### To be done
Repeat the whole listing below, word for word.

### Data lines
((

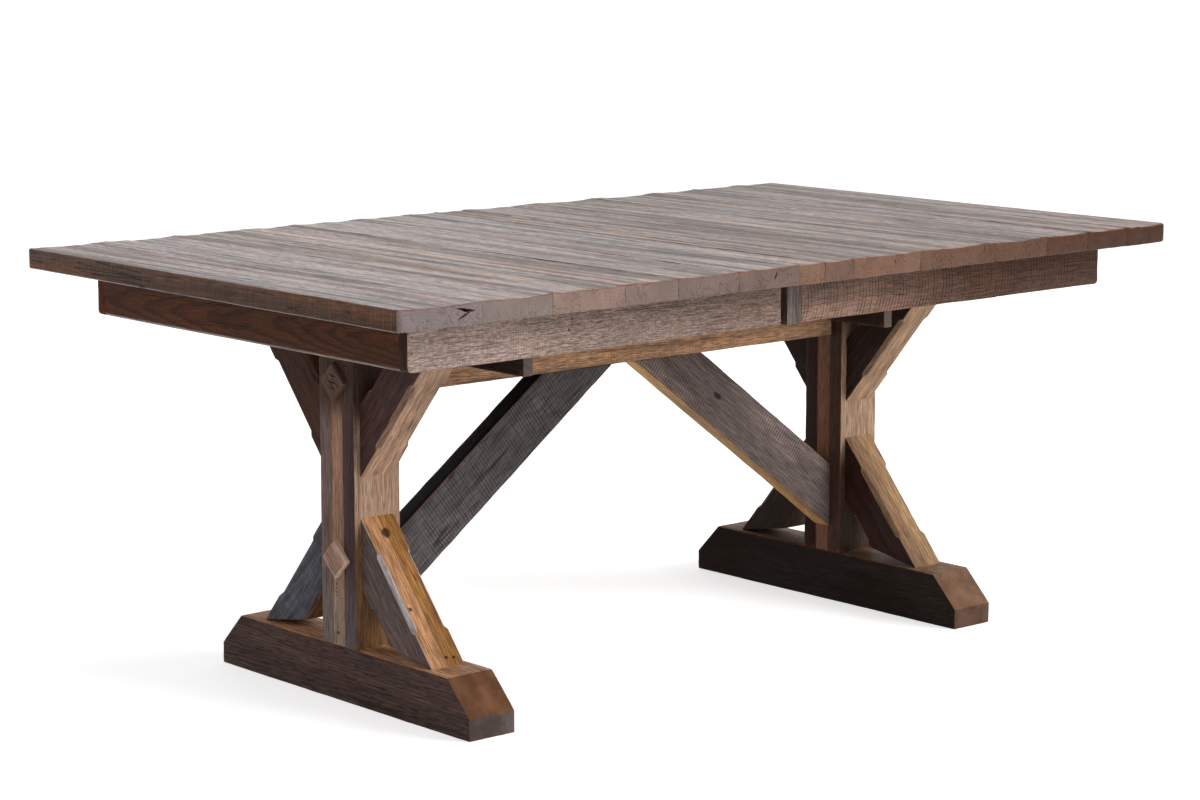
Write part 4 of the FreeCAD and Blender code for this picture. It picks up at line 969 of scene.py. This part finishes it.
for side, hand, seed, stain in (("left", -1, 75, "#61371f"), ("right", 1, 76, "#5d3a28")):
    node = side + "_end_apron"
    centre, size = box_of(node)
    board_size = Vector((size.y, size.z, size.x))
    board = apron_board(node, board_size, centre, END_ON, seed,
                        lambda middle, run: middle.z * hand > 0 and middle.y < 0
                        and abs(run.x) > 0.1)
    # The pale rim colour is a painted highlight from the floor along the lower arrises.
    wood = reclaimed_wood(
        "stained_oak_" + node, centre, END_ON, face=stain, edge="#8c7361", end=stain, saw=0.0,
        weathering=0.05, ring=7, taper=0.05, latewood=0.5, pith=(0.0, -0.05), roughness=0.42,
        ripple=0.006, wander=0.06, streak=0.08, fibre=0.15, pores=0.3, rim="#a5968e", seed=seed)
    dress(board, wood, side + "_top", "apron_boards", node)

BLOCK_DEPTH = 38 * MM
BLOCK_EASE = 1.0 * MM
BLOCK_CELL = (7 * MM, 6 * MM, 6 * MM)
middle, size = box_of("right_apron_blocks")
for place, hand, seed in (("near", -1, 77), ("far", 1, 78)):
    centre = middle + Vector((0, hand * (size.y - BLOCK_DEPTH) / 2, 0))
    block_size = Vector((size.z, size.x, BLOCK_DEPTH))
    block = start_board(place + "_apron_block", block_size)
    ease(block, every_edge, BLOCK_EASE, 2)
    cross_lines(block, BLOCK_CELL)
    weather(block, block_size, wander=0.3, wear=0.8, seed=seed)
    set_down(block, centre, UPRIGHT)
    wood = reclaimed_wood(
        "stained_oak_%s_block" % place, centre, UPRIGHT, face="#7a6d69", edge="#54463f",
        end="#5b4a41", saw=0.2, weathering=0.4, seed=seed)
    dress(block, wood, "right_top", "apron_boards", "right_apron_blocks")


# Studio ---------------------------------------------------------------
# A pale seamless floor under soft light from the right, and a camera at standing height.
# The floor and the sky look brighter to the camera than the light that they throw.

def any_sight(tree):
    """One for a ray from the camera or by way of a mirror or glass, nought for other rays."""
    rays = add_node(tree, "ShaderNodeLightPath").outputs
    seen = add_node(tree, "ShaderNodeMath", {0: rays["Is Camera Ray"], 1: rays["Is Glossy Ray"]},
                    operation="MAXIMUM").outputs[0]
    return add_node(tree, "ShaderNodeMath", {0: seen, 1: rays["Is Transmission Ray"]},
                    operation="MAXIMUM").outputs[0]


bpy.ops.object.select_all(action="DESELECT")
bpy.ops.mesh.primitive_plane_add(size=60, location=(0, 0, 0))
floor = bpy.context.object
floor.name = "studio_floor"
FLOOR_LIFT = 0.62  # carries the lit floor to plain white
paint = bpy.data.materials.new("matt_white_floor")
paint.use_nodes = True
tree = paint.node_tree
tree.nodes.clear()
speckle = add_node(tree, "ShaderNodeTexNoise", {"Scale": 3.0})
pale = add_node(tree, "ShaderNodeMix", {0: speckle.outputs[0], 6: linear("#f4f4f4"),
                7: linear("#f7f7f7")}, data_type="RGBA").outputs[2]
matt = add_node(tree, "ShaderNodeBsdfPrincipled", {"Base Color": pale, "Roughness": 0.9})
seen = any_sight(tree)
lift = add_node(tree, "ShaderNodeMath", {0: seen, 1: FLOOR_LIFT},
                operation="MULTIPLY").outputs[0]
lift = add_node(tree, "ShaderNodeEmission", {"Strength": lift})
matt = add_node(tree, "ShaderNodeAddShader", {0: matt.outputs[0], 1: lift.outputs[0]})
add_node(tree, "ShaderNodeOutputMaterial", {"Surface": matt.outputs[0]})
floor.data.materials.append(paint)

world = bpy.data.worlds.new("studio")
bpy.context.scene.world = world
world.use_nodes = True
tree = world.node_tree
tree.nodes.clear()
FILL_LIGHT = 0.45
strength = add_node(tree, "ShaderNodeMapRange", {0: any_sight(tree), 3: FILL_LIGHT,
                    4: 1.0}).outputs[0]
sky = add_node(tree, "ShaderNodeBackground", {"Color": (1, 1, 1, 1), "Strength": strength})
add_node(tree, "ShaderNodeOutputWorld", {"Surface": sky.outputs[0]})


def softbox(name, place, aim, width, height, power):
    """A large soft light on a stand, turned towards a point."""
    bpy.ops.object.light_add(type="AREA", location=place)
    box = bpy.context.object
    box.name = name
    box.data.shape = "RECTANGLE"
    box.data.size = width
    box.data.size_y = height
    box.data.energy = power
    box.visible_camera = False
    box.visible_glossy = False
    box.rotation_euler = (Vector(aim) - box.location).to_track_quat("-Z", "Y").to_euler()


softbox("key_softbox", (3.4, -5.2, 3.6), (0, 0, 0.5), 4.0, 3.0, 340)
softbox("back_softbox", (3.6, 4.6, 1.9), (0, 0, 0.7), 6.0, 2.6, 30)

FOCAL_PIXELS = 3101.3  # the focal length, in pixels
FRAME_PIXELS = 1200  # the picture's width
SENSOR_WIDTH = 36
CAMERA_PLACE = (-3.7392, -4.2076, 1.4007)
LOOKING_DOWN = 9.52  # degrees below level
LOOKING_TOWARD = 48.68  # degrees from the table's length
camera_data = bpy.data.cameras.new("camera")
camera = bpy.data.objects.new("camera", camera_data)
bpy.context.collection.objects.link(camera)
camera_data.sensor_width = SENSOR_WIDTH
camera_data.lens = SENSOR_WIDTH * FOCAL_PIXELS / FRAME_PIXELS
camera.location = CAMERA_PLACE
camera.rotation_euler = (math.radians(90 - LOOKING_DOWN), 0, math.radians(LOOKING_TOWARD - 90))
bpy.context.scene.camera = camera
bpy.context.scene.view_settings.view_transform = "Standard"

))

### The response
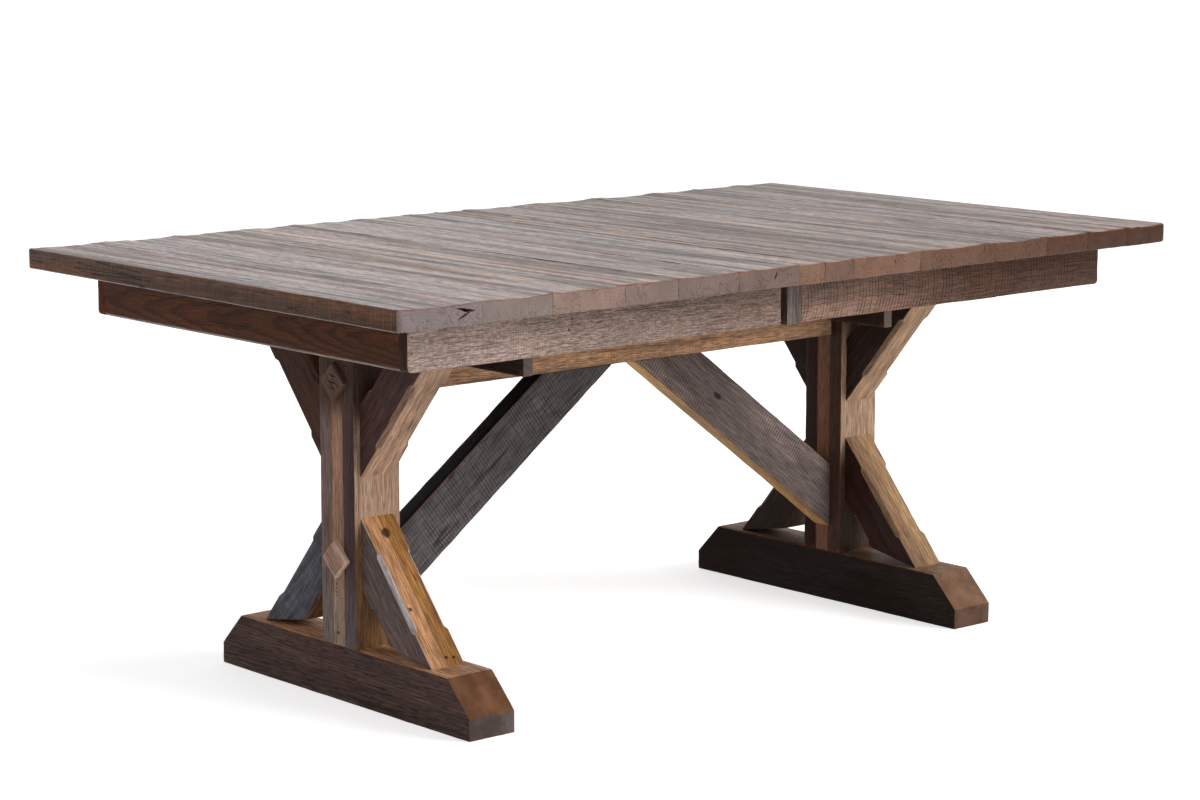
Write part 4 of the FreeCAD and Blender code for this picture. It picks up at line 969 of scene.py. This part finishes it.
for side, hand, seed, stain in (("left", -1, 75, "#61371f"), ("right", 1, 76, "#5d3a28")):
    node = side + "_end_apron"
    centre, size = box_of(node)
    board_size = Vector((size.y, size.z, size.x))
    board = apron_board(node, board_size, centre, END_ON, seed,
                        lambda middle, run: middle.z * hand > 0 and middle.y < 0
                        and abs(run.x) > 0.1)
    # The pale rim colour is a painted highlight from the floor along the lower arrises.
    wood = reclaimed_wood(
        "stained_oak_" + node, centre, END_ON, face=stain, edge="#8c7361", end=stain, saw=0.0,
        weathering=0.05, ring=7, taper=0.05, latewood=0.5, pith=(0.0, -0.05), roughness=0.42,
        ripple=0.006, wander=0.06, streak=0.08, fibre=0.15, pores=0.3, rim="#a5968e", seed=seed)
    dress(board, wood, side + "_top", "apron_boards", node)

BLOCK_DEPTH = 38 * MM
BLOCK_EASE = 1.0 * MM
BLOCK_CELL = (7 * MM, 6 * MM, 6 * MM)
middle, size = box_of("right_apron_blocks")
for place, hand, seed in (("near", -1, 77), ("far", 1, 78)):
    centre = middle + Vector((0, hand * (size.y - BLOCK_DEPTH) / 2, 0))
    block_size = Vector((size.z, size.x, BLOCK_DEPTH))
    block = start_board(place + "_apron_block", block_size)
    ease(block, every_edge, BLOCK_EASE, 2)
    cross_lines(block, BLOCK_CELL)
    weather(block, block_size, wander=0.3, wear=0.8, seed=seed)
    set_down(block, centre, UPRIGHT)
    wood = reclaimed_wood(
        "stained_oak_%s_block" % place, centre, UPRIGHT, face="#7a6d69", edge="#54463f",
        end="#5b4a41", saw=0.2, weathering=0.4, seed=seed)
    dress(block, wood, "right_top", "apron_boards", "right_apron_blocks")


# Studio ---------------------------------------------------------------
# A pale seamless floor under soft light from the right, and a camera at standing height.
# The floor and the sky look brighter to the camera than the light that they throw.

def any_sight(tree):
    """One for a ray from the camera or by way of a mirror or glass, nought for other rays."""
    rays = add_node(tree, "ShaderNodeLightPath").outputs
    seen = add_node(tree, "ShaderNodeMath", {0: rays["Is Camera Ray"], 1: rays["Is Glossy Ray"]},
                    operation="MAXIMUM").outputs[0]
    return add_node(tree, "ShaderNodeMath", {0: seen, 1: rays["Is Transmission Ray"]},
                    operation="MAXIMUM").outputs[0]


bpy.ops.object.select_all(action="DESELECT")
bpy.ops.mesh.primitive_plane_add(size=60, location=(0, 0, 0))
floor = bpy.context.object
floor.name = "studio_floor"
FLOOR_LIFT = 0.62  # carries the lit floor to plain white
paint = bpy.data.materials.new("matt_white_floor")
paint.use_nodes = True
tree = paint.node_tree
tree.nodes.clear()
speckle = add_node(tree, "ShaderNodeTexNoise", {"Scale": 3.0})
pale = add_node(tree, "ShaderNodeMix", {0: speckle.outputs[0], 6: linear("#f4f4f4"),
                7: linear("#f7f7f7")}, data_type="RGBA").outputs[2]
matt = add_node(tree, "ShaderNodeBsdfPrincipled", {"Base Color": pale, "Roughness": 0.9})
seen = any_sight(tree)
lift = add_node(tree, "ShaderNodeMath", {0: seen, 1: FLOOR_LIFT},
                operation="MULTIPLY").outputs[0]
lift = add_node(tree, "ShaderNodeEmission", {"Strength": lift})
matt = add_node(tree, "ShaderNodeAddShader", {0: matt.outputs[0], 1: lift.outputs[0]})
add_node(tree, "ShaderNodeOutputMaterial", {"Surface": matt.outputs[0]})
floor.data.materials.append(paint)

world = bpy.data.worlds.new("studio")
bpy.context.scene.world = world
world.use_nodes = True
tree = world.node_tree
tree.nodes.clear()
FILL_LIGHT = 0.45
strength = add_node(tree, "ShaderNodeMapRange", {0: any_sight(tree), 3: FILL_LIGHT,
                    4: 1.0}).outputs[0]
sky = add_node(tree, "ShaderNodeBackground", {"Color": (1, 1, 1, 1), "Strength": strength})
add_node(tree, "ShaderNodeOutputWorld", {"Surface": sky.outputs[0]})


def softbox(name, place, aim, width, height, power):
    """A large soft light on a stand, turned towards a point."""
    bpy.ops.object.light_add(type="AREA", location=place)
    box = bpy.context.object
    box.name = name
    box.data.shape = "RECTANGLE"
    box.data.size = width
    box.data.size_y = height
    box.data.energy = power
    box.visible_camera = False
    box.visible_glossy = False
    box.rotation_euler = (Vector(aim) - box.location).to_track_quat("-Z", "Y").to_euler()


softbox("key_softbox", (3.4, -5.2, 3.6), (0, 0, 0.5), 4.0, 3.0, 340)
softbox("back_softbox", (3.6, 4.6, 1.9), (0, 0, 0.7), 6.0, 2.6, 30)

FOCAL_PIXELS = 3101.3  # the focal length, in pixels
FRAME_PIXELS = 1200  # the picture's width
SENSOR_WIDTH = 36
CAMERA_PLACE = (-3.7392, -4.2076, 1.4007)
LOOKING_DOWN = 9.52  # degrees below level
LOOKING_TOWARD = 48.68  # degrees from the table's length
camera_data = bpy.data.cameras.new("camera")
camera = bpy.data.objects.new("camera", camera_data)
bpy.context.collection.objects.link(camera)
camera_data.sensor_width = SENSOR_WIDTH
camera_data.lens = SENSOR_WIDTH * FOCAL_PIXELS / FRAME_PIXELS
camera.location = CAMERA_PLACE
camera.rotation_euler = (math.radians(90 - LOOKING_DOWN), 0, math.radians(LOOKING_TOWARD - 90))
bpy.context.scene.camera = camera
bpy.context.scene.view_settings.view_transform = "Standard"